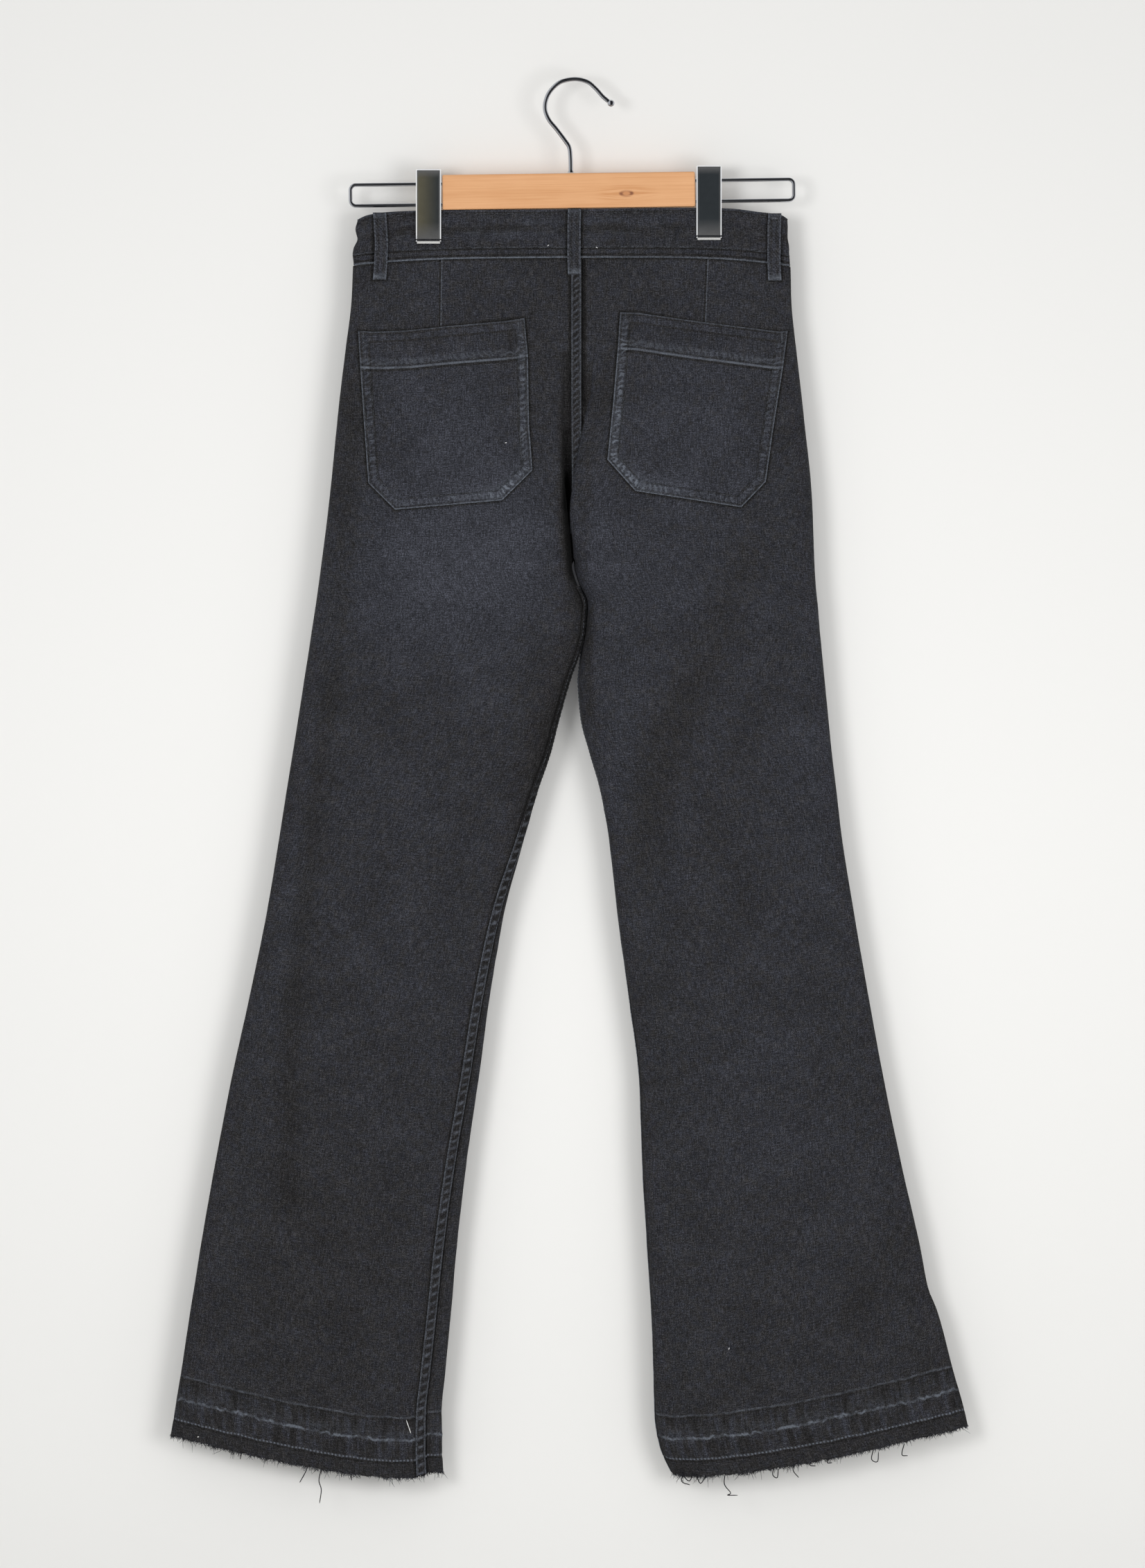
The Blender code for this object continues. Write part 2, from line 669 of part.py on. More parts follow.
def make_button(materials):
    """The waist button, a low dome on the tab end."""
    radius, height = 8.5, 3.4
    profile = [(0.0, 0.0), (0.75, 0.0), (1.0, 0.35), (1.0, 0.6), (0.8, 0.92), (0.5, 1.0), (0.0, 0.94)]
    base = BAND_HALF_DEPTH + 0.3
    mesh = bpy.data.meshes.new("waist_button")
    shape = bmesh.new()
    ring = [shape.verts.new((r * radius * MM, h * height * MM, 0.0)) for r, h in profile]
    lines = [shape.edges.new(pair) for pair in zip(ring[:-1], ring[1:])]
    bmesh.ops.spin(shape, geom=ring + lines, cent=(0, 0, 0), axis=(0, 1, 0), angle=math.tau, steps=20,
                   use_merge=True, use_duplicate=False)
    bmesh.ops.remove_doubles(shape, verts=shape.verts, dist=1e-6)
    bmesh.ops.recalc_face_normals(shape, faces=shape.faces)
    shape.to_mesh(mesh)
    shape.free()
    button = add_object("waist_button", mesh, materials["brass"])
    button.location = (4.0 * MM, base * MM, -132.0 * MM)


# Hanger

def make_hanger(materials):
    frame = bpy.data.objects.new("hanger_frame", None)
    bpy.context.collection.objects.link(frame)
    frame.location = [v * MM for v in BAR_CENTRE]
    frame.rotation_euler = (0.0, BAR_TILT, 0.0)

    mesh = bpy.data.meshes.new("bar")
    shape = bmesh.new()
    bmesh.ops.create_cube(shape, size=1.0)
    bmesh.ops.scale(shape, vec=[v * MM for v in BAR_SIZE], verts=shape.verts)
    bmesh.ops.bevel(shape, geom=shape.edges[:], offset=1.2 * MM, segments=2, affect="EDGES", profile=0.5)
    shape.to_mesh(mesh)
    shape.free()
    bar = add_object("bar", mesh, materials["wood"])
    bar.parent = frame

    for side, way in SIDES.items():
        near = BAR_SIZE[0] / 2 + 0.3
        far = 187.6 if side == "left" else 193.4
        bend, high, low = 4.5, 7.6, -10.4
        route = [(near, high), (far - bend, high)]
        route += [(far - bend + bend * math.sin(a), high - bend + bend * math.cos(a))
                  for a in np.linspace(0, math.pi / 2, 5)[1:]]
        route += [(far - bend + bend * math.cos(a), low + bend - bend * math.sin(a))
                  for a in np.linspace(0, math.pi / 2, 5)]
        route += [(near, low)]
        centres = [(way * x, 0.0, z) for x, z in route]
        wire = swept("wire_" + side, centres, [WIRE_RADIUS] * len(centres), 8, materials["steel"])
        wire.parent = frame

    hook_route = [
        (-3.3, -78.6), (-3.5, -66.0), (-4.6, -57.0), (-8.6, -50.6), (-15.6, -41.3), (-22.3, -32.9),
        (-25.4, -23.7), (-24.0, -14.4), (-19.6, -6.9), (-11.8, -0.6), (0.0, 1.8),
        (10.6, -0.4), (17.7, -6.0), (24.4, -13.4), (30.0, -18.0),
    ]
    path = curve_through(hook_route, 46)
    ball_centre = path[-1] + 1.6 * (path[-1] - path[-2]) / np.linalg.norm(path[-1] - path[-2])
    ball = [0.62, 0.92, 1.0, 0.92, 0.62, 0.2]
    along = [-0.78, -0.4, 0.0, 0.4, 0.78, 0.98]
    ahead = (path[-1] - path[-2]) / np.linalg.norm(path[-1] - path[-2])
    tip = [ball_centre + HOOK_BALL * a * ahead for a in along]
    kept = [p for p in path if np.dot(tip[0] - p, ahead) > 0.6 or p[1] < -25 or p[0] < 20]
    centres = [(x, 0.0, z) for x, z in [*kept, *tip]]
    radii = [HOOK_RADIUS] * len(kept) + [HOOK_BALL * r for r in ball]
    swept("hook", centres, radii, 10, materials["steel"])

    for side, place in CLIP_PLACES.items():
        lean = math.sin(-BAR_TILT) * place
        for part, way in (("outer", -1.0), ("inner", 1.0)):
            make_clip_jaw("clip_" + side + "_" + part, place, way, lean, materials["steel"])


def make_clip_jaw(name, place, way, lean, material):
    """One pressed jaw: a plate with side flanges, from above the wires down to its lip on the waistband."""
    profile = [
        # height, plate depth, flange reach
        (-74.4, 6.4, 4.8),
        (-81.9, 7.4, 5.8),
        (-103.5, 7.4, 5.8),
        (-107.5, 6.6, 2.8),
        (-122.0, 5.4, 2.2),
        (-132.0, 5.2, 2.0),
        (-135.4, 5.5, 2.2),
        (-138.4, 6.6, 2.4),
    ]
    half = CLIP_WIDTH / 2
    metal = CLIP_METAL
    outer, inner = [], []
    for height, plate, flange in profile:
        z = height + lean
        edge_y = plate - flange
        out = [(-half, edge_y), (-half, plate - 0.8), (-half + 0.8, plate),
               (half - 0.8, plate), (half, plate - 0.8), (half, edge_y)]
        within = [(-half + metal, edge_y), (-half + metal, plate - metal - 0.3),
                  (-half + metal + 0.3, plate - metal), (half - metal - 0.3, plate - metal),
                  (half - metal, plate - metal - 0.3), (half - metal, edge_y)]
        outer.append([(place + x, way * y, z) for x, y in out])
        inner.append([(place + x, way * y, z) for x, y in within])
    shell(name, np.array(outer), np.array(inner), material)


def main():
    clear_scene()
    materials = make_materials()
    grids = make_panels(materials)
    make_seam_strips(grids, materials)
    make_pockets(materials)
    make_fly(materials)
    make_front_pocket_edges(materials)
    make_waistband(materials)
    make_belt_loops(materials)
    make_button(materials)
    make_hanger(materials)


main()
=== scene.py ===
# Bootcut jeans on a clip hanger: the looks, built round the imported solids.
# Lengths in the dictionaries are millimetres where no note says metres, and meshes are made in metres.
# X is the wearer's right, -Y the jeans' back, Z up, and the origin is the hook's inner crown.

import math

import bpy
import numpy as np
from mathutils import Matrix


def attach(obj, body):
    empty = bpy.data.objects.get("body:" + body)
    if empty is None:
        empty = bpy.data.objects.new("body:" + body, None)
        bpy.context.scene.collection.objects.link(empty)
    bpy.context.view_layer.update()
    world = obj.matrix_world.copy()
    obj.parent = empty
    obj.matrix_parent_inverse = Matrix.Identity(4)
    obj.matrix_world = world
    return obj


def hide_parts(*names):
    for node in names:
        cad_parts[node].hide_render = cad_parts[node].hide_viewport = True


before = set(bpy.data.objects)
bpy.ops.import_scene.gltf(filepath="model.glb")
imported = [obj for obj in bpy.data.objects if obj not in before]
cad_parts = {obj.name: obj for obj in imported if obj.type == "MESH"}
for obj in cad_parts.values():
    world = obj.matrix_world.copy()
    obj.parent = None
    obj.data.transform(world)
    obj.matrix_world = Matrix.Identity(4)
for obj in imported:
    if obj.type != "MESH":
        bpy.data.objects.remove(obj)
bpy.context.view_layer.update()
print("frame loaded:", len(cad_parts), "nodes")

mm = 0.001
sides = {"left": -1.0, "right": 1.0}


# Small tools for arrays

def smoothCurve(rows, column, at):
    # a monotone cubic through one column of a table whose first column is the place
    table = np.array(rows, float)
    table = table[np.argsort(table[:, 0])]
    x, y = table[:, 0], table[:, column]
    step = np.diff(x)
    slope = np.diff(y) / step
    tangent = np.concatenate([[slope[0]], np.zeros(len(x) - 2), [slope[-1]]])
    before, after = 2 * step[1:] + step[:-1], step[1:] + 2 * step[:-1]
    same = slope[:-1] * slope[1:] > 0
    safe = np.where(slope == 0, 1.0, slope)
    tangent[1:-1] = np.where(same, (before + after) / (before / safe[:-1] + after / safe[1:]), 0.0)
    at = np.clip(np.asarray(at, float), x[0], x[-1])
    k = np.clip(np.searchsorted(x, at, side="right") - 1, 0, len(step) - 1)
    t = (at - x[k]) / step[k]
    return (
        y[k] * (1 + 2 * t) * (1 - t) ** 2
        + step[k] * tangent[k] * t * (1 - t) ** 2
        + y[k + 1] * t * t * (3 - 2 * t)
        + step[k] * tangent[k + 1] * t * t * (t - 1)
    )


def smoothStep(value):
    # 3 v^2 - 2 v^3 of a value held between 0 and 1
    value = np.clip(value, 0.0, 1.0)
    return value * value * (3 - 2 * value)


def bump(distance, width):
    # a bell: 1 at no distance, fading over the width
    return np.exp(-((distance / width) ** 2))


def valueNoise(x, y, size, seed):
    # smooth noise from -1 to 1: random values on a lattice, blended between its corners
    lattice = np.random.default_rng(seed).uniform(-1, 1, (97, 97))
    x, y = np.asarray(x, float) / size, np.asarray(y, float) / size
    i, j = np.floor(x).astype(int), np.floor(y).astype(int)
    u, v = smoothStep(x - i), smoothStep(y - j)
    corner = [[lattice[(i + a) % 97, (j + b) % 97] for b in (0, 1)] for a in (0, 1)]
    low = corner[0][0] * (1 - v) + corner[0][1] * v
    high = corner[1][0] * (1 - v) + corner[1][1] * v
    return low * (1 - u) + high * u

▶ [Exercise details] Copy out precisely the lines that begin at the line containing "make_pockets(materials)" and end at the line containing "obj.matrix_parent_inverse = Matrix.Identity(4)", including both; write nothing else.

▶ [Response to this exercise]
    make_pockets(materials)
    make_fly(materials)
    make_front_pocket_edges(materials)
    make_waistband(materials)
    make_belt_loops(materials)
    make_button(materials)
    make_hanger(materials)


main()
=== scene.py ===
# Bootcut jeans on a clip hanger: the looks, built round the imported solids.
# Lengths in the dictionaries are millimetres where no note says metres, and meshes are made in metres.
# X is the wearer's right, -Y the jeans' back, Z up, and the origin is the hook's inner crown.

import math

import bpy
import numpy as np
from mathutils import Matrix


def attach(obj, body):
    empty = bpy.data.objects.get("body:" + body)
    if empty is None:
        empty = bpy.data.objects.new("body:" + body, None)
        bpy.context.scene.collection.objects.link(empty)
    bpy.context.view_layer.update()
    world = obj.matrix_world.copy()
    obj.parent = empty
    obj.matrix_parent_inverse = Matrix.Identity(4)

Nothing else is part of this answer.